The shell script at a glance

ROUNDS=3
for round in $(seq 1 $ROUNDS); do
    # Phase 1: Student creates or improves materials
    (cd "$WORK_DIR" && claude \
        --allowedTools Read,Bash,Python,WebSearch,WebFetch,Write \
        -p "$STUDENT_PROMPT")

    # Phase 2: Teacher reviews and writes feedback
    (cd "$WORK_DIR" && claude \
        --allowedTools Read,Bash,Python,WebSearch,WebFetch,Write \
        -p "$TEACHER_PROMPT")
done

The real script adds resume support, progress tracking, verification gates, and git commits after each phase. Full script on GitHub.

Role design

The two agents are defined entirely through their prompts. No code difference — just different system instructions.

Student prompt specifies:

Exact deliverables (LaTeX slides with named sections, Python scripts with specific figure outputs, MRI demo with from-scratch CG)
Target audience (undergraduates with basic linear algebra)
Format constraints (\begin{align*}, \includegraphics, if __name__ == "__main__")
In rounds 2–3: path to the Teacher’s feedback file and instruction to address every point

Teacher prompt specifies:

All files to review (slides, illustration code, MRI demo, figures, LaTeX compilation)
Seven review criteria (technical accuracy, pedagogical clarity, visual quality, code quality, LaTeX quality, completeness, MRI application)
Structured output format with severity levels (Critical / Important / Minor)
A hard requirement to use the Write tool to save feedback/round-N.md

What I learned

1. Files are the universal interface. Two CLI invocations share no state. The only way to pass information is through files on disk. This turns out to be a feature: the feedback files create a natural audit trail, and crash recovery is trivial — just read the progress file and resume.

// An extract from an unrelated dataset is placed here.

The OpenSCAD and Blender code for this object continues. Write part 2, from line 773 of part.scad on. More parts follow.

2. Agents sometimes talk instead of write. The Teacher occasionally outputs its review as chat text rather than calling the Write tool. The fix is a fallback: capture stdout, strip ANSI codes, save it as the feedback file. If both Write and stdout are empty, exit with an error rather than silently advancing.

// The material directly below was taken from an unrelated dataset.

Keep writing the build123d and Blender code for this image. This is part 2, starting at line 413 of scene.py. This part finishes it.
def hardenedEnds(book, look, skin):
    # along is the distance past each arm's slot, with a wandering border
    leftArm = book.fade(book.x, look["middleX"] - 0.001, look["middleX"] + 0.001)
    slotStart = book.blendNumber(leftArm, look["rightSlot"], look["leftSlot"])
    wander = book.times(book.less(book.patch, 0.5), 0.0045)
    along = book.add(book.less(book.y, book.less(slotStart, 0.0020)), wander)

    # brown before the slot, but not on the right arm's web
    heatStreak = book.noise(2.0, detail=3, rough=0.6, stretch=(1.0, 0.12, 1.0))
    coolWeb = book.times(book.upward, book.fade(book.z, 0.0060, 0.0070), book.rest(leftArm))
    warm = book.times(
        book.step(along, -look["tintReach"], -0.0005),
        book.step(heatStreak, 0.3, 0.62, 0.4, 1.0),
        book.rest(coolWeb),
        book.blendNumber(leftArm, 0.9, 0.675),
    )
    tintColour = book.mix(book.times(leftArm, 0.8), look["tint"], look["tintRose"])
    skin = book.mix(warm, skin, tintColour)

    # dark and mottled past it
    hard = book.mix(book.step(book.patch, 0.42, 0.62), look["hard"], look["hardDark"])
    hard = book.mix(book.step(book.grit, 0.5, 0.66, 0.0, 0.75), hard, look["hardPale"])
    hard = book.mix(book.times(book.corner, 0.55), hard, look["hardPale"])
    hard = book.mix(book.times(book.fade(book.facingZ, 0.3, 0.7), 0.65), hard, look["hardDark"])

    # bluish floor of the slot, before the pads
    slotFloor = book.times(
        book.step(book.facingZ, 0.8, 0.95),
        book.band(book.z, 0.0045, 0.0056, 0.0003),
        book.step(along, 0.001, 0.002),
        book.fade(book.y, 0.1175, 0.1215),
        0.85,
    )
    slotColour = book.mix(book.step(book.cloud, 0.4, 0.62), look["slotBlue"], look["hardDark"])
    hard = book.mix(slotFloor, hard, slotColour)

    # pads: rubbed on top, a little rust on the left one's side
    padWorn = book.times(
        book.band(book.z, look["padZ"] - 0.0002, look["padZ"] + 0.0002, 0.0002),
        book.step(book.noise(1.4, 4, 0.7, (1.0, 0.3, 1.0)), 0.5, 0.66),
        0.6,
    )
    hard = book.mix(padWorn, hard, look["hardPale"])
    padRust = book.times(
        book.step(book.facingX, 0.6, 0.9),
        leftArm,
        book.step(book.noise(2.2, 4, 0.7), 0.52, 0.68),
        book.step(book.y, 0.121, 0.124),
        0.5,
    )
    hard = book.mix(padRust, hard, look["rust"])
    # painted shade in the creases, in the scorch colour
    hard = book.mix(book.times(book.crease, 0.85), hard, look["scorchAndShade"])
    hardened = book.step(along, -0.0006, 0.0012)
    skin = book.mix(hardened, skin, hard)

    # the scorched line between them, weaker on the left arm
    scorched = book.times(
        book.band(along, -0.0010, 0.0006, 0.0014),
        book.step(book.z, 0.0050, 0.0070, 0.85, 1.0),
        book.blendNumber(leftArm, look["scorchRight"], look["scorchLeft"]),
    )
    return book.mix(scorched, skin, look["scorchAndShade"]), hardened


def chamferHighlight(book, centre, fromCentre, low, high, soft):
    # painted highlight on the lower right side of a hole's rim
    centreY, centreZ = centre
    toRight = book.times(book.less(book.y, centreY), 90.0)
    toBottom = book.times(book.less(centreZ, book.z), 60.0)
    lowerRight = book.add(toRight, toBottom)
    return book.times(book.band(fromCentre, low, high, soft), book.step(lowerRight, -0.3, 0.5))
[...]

3. CWD matters. Early runs had feedback files landing in the script’s working directory instead of $WORK_DIR/feedback/. Wrapping each claude call with (cd "$WORK_DIR" && claude ...) fixed this. Absolute paths in prompts (for the feedback file path) add a second layer of safety.

4. Three rounds is about right. One round catches the big problems (undefined LaTeX commands, crashing scripts). Two rounds refines the pedagogy (wrong figure on wrong slide, missing definitions). Three rounds polishes the details (overfull boxes, CLI flags, edge-case comments). A fourth round would probably hit diminishing returns.

Results

This is the first round. The illustration generated by Tikz is a bit off.

This is the last round. The illustration generated by Tikz is perfect.

This is the first round. The MRI results figure doesn't come with clean caption and two subfigures are missing.

This is the last round. The MRI results figure is perfect.

The generated materials

The final output is a self-contained lecture package:

materials/
├── slides/
│   ├── lecture.tex          # 788-line LaTeX Beamer source
│   ├── lecture.pdf          # Compiled 26-page PDF
│   └── figures/             # 9 vector figures
├── code/
│   ├── illustrations/       # Figure-generation scripts
│   └── mri_demo/            # Multi-coil SENSE reconstruction
├── feedback/
│   ├── round-1.md           # Teacher review: 3 critical + 8 important
│   ├── round-2.md           # Teacher review: all critical resolved
│   └── round-3.md           # Teacher review: approaching lecture-ready
└── requirements.txt

Not bad for a shell script that just calls claude -p in a loop.

Running your own

The script is topic-agnostic. Edit the three prompt variables and the CLAUDE.md to change the subject. The same loop structure works for any task that benefits from iterative review: documentation, code review, lesson plans, grant proposals.

git clone git@github.com:ggluo/claude-by-claude.git
cd claude-by-claude
./create-slides.sh              # start from scratch
./create-slides.sh --resume     # resume after a crash